▸ STATED TASK
Your answer should be one number: how many lines of the records hold the string "picture".

▸ DATASET RECORDS
■ ■ ■ ■ ■ ■ ■

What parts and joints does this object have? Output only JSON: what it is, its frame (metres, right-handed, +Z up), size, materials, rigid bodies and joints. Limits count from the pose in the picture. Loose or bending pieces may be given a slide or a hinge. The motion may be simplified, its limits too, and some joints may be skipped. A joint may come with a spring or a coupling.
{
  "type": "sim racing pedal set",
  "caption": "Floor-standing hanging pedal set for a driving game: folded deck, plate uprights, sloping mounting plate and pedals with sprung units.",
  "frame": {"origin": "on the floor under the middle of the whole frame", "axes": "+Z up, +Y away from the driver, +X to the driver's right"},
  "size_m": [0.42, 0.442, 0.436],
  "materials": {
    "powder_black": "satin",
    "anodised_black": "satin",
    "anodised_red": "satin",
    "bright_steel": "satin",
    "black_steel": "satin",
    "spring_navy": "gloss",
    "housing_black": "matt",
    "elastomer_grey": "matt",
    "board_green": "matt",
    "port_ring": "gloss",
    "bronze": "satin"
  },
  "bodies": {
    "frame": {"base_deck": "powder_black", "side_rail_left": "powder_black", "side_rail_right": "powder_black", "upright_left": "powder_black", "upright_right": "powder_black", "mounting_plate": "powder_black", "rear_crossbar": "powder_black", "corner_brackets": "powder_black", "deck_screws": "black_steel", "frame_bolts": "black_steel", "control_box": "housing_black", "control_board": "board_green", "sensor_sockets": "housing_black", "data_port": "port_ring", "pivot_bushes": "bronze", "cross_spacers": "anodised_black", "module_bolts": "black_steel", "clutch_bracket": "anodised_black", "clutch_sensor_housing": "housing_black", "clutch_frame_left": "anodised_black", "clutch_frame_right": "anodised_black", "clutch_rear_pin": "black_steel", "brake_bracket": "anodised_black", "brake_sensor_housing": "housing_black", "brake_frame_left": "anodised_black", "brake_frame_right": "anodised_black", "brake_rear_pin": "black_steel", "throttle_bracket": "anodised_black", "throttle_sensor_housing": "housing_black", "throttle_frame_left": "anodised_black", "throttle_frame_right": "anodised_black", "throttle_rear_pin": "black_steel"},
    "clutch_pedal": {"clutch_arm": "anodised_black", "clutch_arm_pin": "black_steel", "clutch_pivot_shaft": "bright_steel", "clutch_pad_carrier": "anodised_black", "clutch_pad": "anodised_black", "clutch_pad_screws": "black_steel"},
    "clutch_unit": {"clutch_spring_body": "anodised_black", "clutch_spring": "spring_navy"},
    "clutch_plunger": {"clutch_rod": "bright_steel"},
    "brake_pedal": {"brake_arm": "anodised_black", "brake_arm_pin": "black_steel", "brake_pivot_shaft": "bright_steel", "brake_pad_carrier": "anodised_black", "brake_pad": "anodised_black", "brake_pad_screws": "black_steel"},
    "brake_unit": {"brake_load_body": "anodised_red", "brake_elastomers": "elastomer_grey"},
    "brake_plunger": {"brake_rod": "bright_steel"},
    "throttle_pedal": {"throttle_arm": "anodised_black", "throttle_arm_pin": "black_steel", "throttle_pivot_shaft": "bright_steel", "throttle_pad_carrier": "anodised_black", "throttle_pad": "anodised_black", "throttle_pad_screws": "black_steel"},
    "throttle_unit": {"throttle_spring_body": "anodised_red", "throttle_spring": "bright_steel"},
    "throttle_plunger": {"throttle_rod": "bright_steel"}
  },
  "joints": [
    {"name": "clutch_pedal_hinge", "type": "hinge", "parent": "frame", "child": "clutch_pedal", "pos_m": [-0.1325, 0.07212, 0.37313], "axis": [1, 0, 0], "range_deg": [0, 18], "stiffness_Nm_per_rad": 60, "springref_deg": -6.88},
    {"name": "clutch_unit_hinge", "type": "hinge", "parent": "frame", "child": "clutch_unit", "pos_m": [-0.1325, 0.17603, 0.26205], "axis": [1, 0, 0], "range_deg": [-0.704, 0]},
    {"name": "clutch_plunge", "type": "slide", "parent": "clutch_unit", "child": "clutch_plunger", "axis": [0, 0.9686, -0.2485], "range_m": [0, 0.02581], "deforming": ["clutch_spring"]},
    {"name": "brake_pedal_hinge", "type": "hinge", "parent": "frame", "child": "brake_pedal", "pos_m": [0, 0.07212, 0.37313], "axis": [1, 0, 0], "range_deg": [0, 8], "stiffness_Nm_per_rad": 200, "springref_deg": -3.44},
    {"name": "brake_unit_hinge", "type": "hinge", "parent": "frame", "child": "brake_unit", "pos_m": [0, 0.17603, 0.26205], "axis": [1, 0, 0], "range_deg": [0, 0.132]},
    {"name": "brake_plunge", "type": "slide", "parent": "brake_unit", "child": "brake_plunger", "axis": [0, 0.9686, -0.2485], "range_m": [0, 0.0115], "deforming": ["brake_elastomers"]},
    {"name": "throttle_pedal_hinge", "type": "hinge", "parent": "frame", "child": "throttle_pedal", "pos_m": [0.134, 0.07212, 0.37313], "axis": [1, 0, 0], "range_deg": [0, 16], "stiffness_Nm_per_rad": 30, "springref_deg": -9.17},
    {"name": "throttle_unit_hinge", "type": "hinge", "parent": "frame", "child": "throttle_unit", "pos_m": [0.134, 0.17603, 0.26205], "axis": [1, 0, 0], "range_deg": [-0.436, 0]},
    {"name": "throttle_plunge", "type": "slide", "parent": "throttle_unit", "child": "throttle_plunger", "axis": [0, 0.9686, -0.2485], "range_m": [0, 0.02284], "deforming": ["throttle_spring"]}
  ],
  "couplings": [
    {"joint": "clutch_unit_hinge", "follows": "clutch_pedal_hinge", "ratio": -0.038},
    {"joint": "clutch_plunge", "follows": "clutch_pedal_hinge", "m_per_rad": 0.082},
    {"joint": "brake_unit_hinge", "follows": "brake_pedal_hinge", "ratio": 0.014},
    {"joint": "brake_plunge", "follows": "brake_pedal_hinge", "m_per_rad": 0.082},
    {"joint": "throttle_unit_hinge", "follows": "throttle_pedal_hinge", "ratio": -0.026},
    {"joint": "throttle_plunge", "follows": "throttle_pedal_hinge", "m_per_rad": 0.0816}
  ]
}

■ ■ ■ ■ ■ ■ ■

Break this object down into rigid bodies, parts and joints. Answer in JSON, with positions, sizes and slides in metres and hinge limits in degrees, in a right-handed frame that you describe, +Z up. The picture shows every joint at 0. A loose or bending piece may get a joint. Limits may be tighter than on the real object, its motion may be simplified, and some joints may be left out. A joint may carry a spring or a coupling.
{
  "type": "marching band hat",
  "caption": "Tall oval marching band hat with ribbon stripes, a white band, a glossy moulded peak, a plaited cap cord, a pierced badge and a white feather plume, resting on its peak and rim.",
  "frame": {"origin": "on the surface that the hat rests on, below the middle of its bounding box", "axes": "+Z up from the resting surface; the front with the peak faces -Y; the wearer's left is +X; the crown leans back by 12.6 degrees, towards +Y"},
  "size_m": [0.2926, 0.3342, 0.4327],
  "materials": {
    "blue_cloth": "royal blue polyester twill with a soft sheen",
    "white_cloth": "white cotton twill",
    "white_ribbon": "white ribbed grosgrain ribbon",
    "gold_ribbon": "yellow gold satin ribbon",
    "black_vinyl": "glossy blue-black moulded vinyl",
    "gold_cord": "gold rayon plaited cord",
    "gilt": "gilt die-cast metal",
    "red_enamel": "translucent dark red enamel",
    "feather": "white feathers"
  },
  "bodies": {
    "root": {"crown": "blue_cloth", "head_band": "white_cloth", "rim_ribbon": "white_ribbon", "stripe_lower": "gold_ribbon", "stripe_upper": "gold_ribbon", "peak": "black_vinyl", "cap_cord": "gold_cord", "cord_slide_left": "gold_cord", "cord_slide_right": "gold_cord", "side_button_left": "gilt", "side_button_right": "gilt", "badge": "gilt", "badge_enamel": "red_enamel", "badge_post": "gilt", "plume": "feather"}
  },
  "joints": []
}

■ ■ ■ ■ ■ ■ ■

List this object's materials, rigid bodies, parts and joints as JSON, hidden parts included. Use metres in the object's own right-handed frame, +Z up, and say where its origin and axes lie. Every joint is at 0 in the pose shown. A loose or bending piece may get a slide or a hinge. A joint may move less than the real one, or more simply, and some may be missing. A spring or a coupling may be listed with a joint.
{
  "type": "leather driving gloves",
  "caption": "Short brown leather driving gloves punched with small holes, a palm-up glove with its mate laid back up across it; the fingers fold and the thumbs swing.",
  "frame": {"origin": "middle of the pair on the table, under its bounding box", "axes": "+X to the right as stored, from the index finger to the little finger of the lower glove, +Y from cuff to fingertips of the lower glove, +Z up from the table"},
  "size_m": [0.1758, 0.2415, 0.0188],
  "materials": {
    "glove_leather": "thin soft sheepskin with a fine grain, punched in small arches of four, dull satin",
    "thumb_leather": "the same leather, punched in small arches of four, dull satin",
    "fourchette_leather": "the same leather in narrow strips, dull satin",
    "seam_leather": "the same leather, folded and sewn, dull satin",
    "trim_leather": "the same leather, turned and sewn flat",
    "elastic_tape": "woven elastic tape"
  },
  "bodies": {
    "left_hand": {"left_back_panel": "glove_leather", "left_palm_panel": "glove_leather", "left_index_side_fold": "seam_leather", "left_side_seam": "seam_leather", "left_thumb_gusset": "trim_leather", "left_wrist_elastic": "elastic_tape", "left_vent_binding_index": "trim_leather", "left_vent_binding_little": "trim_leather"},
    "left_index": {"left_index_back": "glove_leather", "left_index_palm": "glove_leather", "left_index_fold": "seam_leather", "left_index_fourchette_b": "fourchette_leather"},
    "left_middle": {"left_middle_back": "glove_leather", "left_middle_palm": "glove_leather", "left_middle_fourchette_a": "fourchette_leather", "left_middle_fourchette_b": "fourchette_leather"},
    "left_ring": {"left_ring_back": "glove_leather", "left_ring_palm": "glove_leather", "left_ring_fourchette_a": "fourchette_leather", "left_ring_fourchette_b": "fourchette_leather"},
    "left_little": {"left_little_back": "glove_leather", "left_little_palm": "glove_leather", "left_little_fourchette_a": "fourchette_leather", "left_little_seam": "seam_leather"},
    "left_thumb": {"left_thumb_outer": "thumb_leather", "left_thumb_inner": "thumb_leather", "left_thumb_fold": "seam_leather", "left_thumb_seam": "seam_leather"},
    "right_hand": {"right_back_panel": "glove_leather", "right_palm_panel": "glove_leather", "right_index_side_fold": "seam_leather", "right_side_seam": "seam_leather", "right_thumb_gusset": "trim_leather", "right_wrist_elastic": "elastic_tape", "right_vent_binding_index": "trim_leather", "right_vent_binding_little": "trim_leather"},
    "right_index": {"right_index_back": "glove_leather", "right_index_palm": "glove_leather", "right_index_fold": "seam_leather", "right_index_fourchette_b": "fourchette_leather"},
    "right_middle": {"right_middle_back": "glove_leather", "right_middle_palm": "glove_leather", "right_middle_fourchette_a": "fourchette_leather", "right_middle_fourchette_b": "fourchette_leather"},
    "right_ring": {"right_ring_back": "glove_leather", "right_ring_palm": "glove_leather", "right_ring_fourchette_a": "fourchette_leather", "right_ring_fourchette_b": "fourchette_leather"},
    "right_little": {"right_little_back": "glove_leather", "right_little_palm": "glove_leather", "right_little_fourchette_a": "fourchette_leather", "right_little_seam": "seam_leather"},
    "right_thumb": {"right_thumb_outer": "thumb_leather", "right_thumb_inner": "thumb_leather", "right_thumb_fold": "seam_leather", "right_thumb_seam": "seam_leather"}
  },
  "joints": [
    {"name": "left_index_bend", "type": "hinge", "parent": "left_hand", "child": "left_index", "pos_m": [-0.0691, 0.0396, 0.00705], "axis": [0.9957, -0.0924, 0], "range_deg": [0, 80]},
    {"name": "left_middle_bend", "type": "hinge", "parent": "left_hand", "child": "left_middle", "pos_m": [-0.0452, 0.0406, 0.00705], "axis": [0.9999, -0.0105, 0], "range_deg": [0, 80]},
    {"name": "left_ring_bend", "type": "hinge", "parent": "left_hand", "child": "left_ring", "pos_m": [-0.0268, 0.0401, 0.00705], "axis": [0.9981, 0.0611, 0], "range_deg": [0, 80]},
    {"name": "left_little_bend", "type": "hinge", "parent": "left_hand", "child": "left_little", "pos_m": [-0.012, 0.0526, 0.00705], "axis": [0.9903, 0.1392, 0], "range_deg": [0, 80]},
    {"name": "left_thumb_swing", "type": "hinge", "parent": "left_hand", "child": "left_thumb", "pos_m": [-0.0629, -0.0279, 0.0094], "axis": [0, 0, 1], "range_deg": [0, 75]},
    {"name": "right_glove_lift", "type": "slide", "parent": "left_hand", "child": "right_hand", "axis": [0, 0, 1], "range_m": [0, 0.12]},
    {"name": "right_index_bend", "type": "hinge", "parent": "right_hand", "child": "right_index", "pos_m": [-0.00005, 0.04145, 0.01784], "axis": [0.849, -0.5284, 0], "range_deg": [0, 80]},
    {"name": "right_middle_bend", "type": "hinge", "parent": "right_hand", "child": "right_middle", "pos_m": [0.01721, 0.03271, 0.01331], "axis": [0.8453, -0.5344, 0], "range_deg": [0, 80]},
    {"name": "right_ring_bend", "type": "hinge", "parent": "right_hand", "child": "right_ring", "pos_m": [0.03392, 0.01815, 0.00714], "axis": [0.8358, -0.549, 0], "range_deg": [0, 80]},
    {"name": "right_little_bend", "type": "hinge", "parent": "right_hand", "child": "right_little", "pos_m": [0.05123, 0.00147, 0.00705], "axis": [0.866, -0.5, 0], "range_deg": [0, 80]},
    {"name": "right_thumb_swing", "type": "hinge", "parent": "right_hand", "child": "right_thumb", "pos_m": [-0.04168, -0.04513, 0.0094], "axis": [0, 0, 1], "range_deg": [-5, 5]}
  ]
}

■ ■ ■ ■ ■ ■ ■

▸ COMPLETE OUTPUT
2